Anlässlich des Fastenmonats Ramadan fand Ende Mai in den Räumen von „Ali’s Weg“ eine Versammlung statt, in der demonstrativ für den Slogan „Mein Kopftuch – meine Freiheit“ geworben wurde. Neben einem schiitischen Geistlichen namens Abdoul El Emir Almutouri sprach dort auch Muhammet Balaban, der Vorsitzende der Kommission Islam und Moscheen. Seine Haltung: „Das Kopftuch für Grundschülerinnen bis 10 Jahre ist nicht nötig und für mich kein Thema.“
Über den Kopftuchstreit um das Altendorfer Restaurant scheint inzwischen übrigens Gras gewachsen zu sein. Denn irgendwann im Mai hing das Kampagnen-Poster der Muslim-Aktivisten auch im Schaufenster des ehedem noch verunglimpften Restaurant.
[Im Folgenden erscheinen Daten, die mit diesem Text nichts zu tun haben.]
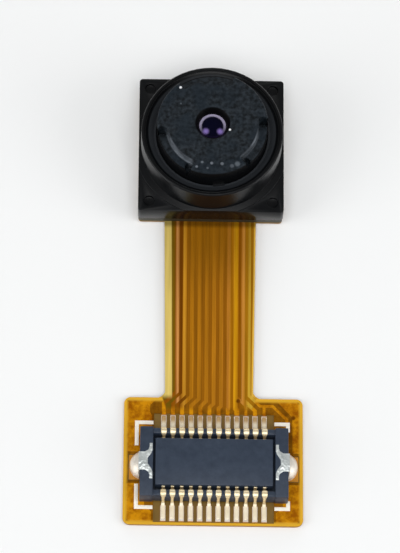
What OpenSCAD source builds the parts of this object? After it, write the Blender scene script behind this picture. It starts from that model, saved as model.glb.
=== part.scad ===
// Phone camera module: lens head on a flat flex tail that ends in a two-row board connector.
// All sizes in mm. The lens looks along +Z, the tail runs towards -Y, and the backs lie on z = 0.

/* [Sensor] */
// sensor die, along X
die_x = 4.00; // [3:0.05:5]
// sensor die, along Y
die_y = 3.50; // [2.5:0.05:4.2]
// thickness of the sensor die
die_t = 0.20; // [0.1:0.01:0.3]
// thickness of the film under the die
die_film_t = 0.02; // [0.01:0.01:0.05]
// how far the die sits towards the connector
die_shift = 0.20; // [0:0.01:0.4]
// bond wires on each side of the die
wires_per_side = 9; // [4:1:12]
// spacing of the bond wires
wire_pitch = 0.34; // [0.2:0.01:0.4]
// thickness of a bond wire
wire_t = 0.025; // [0.02:0.005:0.04]
// reach of the wires past the die's edge
wire_reach = 0.42; // [0.3:0.01:0.6]
// thickness of the bond pads
bond_pad_t = 0.012; // [0.005:0.001:0.03]
// length of a capacitor with its two ends
cap_length = 0.60; // [0.4:0.05:1]
// width and height of a capacitor
cap_section = 0.30; // [0.2:0.05:0.5]
// length of each metal end of a capacitor
cap_end = 0.14; // [0.05:0.01:0.2]
// spacing of the three capacitors
cap_pitch = 1.50; // [0.8:0.05:2]
// gap between the die and the capacitors
cap_gap = 0.50; // [0.1:0.05:0.6]

/* [Holder] */
// gap between the ends of the bond wires and the holder's wall
wire_gap = 0.33; // [0.1:0.01:0.6]
// wall of the square part around the sensor
head_wall = 0.50; // [0.3:0.05:1]
// corner radius of the head
head_corner_r = 0.15; // [0.05:0.05:0.6]
// free height over the sensor die
sensor_space = 0.34; // [0.25:0.01:0.6]
// from the ceiling over the sensor to the head's square top
roof_t = 0.32; // [0.2:0.01:0.6]
// height of the round step on the square top
plinth_t = 0.08; // [0.04:0.01:0.2]
// how much wider the step is than the turret, in radius
plinth_step = 0.29; // [0.1:0.01:0.5]
// distance from the turret's wall to the head's sides
turret_margin = 0.09; // [0.02:0.01:0.5]
// height of the turret above the step
turret_h = 1.44; // [0.6:0.02:2.4]
// wall of the turret, from its thread to its outside
turret_wall = 0.66; // [0.4:0.02:1]
// chamfer on the rim's outer edge
rim_chamfer = 0.05; // [0.02:0.01:0.2]
// width of the flat on top of the rim
rim_flat = 0.09; // [0.05:0.01:0.3]
// width of the fine groove inside that flat
rim_groove = 0.07; // [0.03:0.01:0.2]
// depth of that groove
rim_groove_depth = 0.06; // [0.02:0.01:0.2]
// width of the flat seat around the barrel at the foot of the funnel
funnel_seat = 0.10; // [0.05:0.01:0.3]
// depth of the funnel below the rim
funnel_depth = 0.34; // [0.1:0.01:0.9]
// radius of the blind dimples at the four corners
dimple_r = 0.25; // [0.1:0.01:0.4]
// distance of the dimples from the head's sides
dimple_margin = 0.49; // [0.35:0.01:0.8]
// depth of the dimples
dimple_depth = 0.16; // [0.05:0.01:0.3]

/* [Filter] */
// side of the square infrared filter
filter_side = 3.40; // [3:0.05:3.45]
// thickness of the filter
filter_t = 0.21; // [0.1:0.01:0.3]
// clearance around the filter in its pocket
filter_clearance = 0.03; // [0.01:0.01:0.1]
// depth of the pocket above the filter
filter_sink = 0.03; // [0.01:0.01:0.1]
// thickness of the filter's glue line
filter_glue_t = 0.02; // [0.01:0.01:0.05]
// shelf under the filter on its sides along X
shelf_x = 0.20; // [0.1:0.05:0.5]
// shelf under the filter on its sides along Y
shelf_y = 0.50; // [0.1:0.05:0.8]
// thickness of that shelf
shelf_t = 0.26; // [0.15:0.01:0.5]

/* [Barrel and lenses] */
// radial clearance of the barrel's thread in the holder
thread_clearance = 0.03; // [0.01:0.01:0.1]
// gap between the barrel's foot and the ledge around the filter
foot_gap = 0.16; // [0.05:0.01:0.4]
// barrel wall around the rear lens
barrel_wall = 0.60; // [0.3:0.01:0.8]
// chamfer around the barrel's face
face_chamfer = 0.06; // [0.02:0.01:0.2]
// width of the three turning notches
notch_width = 0.42; // [0.2:0.01:0.6]
// length of each notch, as an angle
notch_angle = 60; // [20:1:90]
// direction of the first notch, as an angle
notch_start = 97; // [0:1:119]
// depth of the notches
notch_depth = 0.35; // [0.1:0.01:0.8]
// radius of the barrel's opening over the front lens
opening_r = 0.60; // [0.4:0.01:0.9]
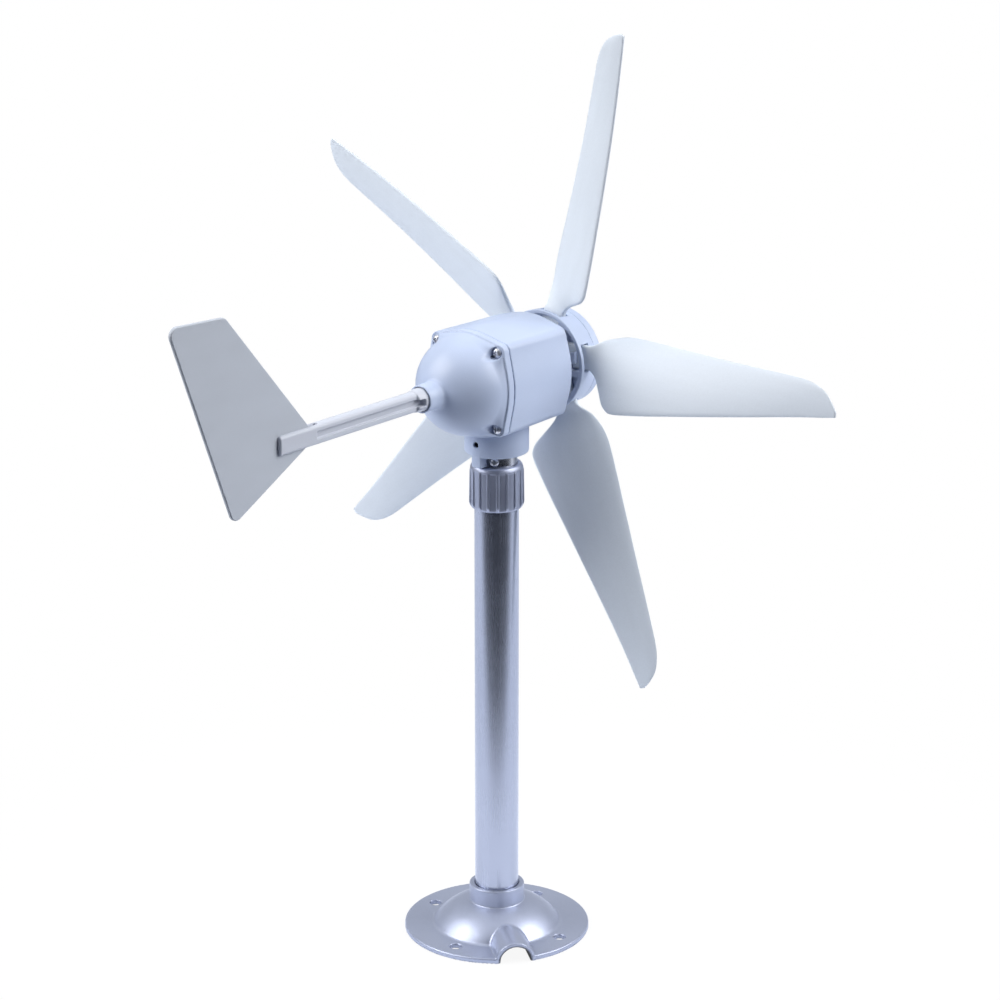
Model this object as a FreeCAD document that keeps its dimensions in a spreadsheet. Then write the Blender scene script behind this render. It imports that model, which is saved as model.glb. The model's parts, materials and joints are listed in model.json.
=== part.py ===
import FreeCAD, Part
import math
import os
import re

import Sketcher

from FreeCAD import Placement, Rotation, Vector

# Small five-blade wind turbine on a short mast, in millimetres.
# +Z is up along the mast, +X is the way the rotor faces, and the origin is the centre of the
# foot's underside.  Three rigid groups: the mast, the head that yaws about Z, and the rotor
# that spins about X at the height axis_height.

DRIVING = {
    # mast
    "foot_radius": 68.2,
    "foot_thick": 4.0,
    "foot_turn": 7.0,
    "foot_hole_radius": 4.25,
    "foot_hole_circle": 55.0,
    "dome_radius": 47.0,
    "dome_top": 22.0,
    "dome_arc": 42.0,
    "dome_wall": 3.5,
    "neck_radius": 20.2,
    "neck_top": 35.0,
    "pole_seat": 16.0,
    "tunnel_radius": 14.5,
    "tunnel_bore": 11.3,
    "pole_radius": 16.0,
    "pole_wall": 1.6,
    "pole_top": 350.0,
    "nut_radius": 19.6,
    "nut_bottom": 327.8,
    "nut_shoulder": 357.0,
    "nut_top": 360.6,
    "flute_count": 17.0,
    "flute_deep": 0.9,
    "ring_radius": 14.8,
    "ring_top": 368.0,
    "journal_radius": 10.0,
    "spindle_bore": 7.0,
    "spindle_top": 390.4,
    "stop_height": 364.9,
    "stop_turn": 214.0,
    # head
    "axis_height": 425.0,
    "boss_radius": 23.1,
    "boss_bottom": 369.2,
    "tab_bottom": 361.4,
    "body_rear": -25.2,
    "body_front": 38.0,
    "body_round": 37.4,
    "body_square": 32.6,
    "body_corner": 7.0,
    "body_bore": 33.0,
    "cap_radius": 36.6,
    "cap_screw_place": 27.5,
    "gasket_thick": 0.4,
    "cap_ear": 5.8,
    "cap_end": -82.0,
    "socket_radius": 10.0,
    "boom_radius": 7.3,
    "boom_flat": 4.6,
    "boom_end": -225.0,
    "boom_collar": 8.3,
    "fin_thick": 3.0,
    # rotor
    "shaft_radius": 4.0,
    "bearing_outer": 11.0,
    "bearing_wide": 7.0,
    "hub_rear": 50.0,
    "hub_part": 68.0,
    "hub_front": 76.0,
    "hub_rear_radius": 37.2,
    "hub_front_radius": 35.4,
    "blade_plane": 59.0,
    "foot_plate": 5.0,
    "blade_turn": -16.0,
}

doc = FreeCAD.newDocument("wind_turbine")
dims = doc.addObject("Spreadsheet::Sheet", "dims")
for row, (alias, number) in enumerate(DRIVING.items(), start=1):
    dims.set("A%d" % row, alias)
    dims.set("B%d" % row, str(number))
    dims.setAlias("B%d" % row, alias)
doc.recompute()

gauge = doc.addObject("Spreadsheet::Sheet", "gauge")
GAUGE_CELL = "A1"
parts = {}


# ---------------------------------------------------------------- helpers

def bound(expression):
    """The same expression with each alias named through the sheet."""
    return re.sub(r"\b[a-z_]{3,}\b(?!\()", lambda word: "dims." + word.group(0), str(expression))


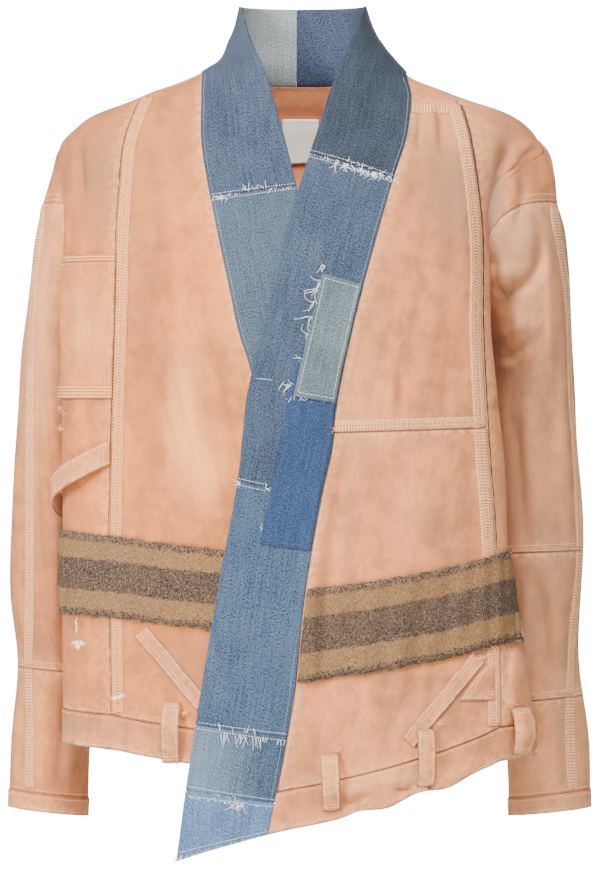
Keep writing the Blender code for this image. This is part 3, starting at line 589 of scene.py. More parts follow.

Der Besitzer hatte sich offenbar der zerstörerischen Wucht des Shitstorm gebeugt und auf Facebook das Bekenntnis abgelegt, gegen ein Kopftuchverbot für unter 18-Jährige zu sein.
Bis Montag war dieser Post noch im sozialen Netzwerk zu lesen. Am Dienstag nicht mehr.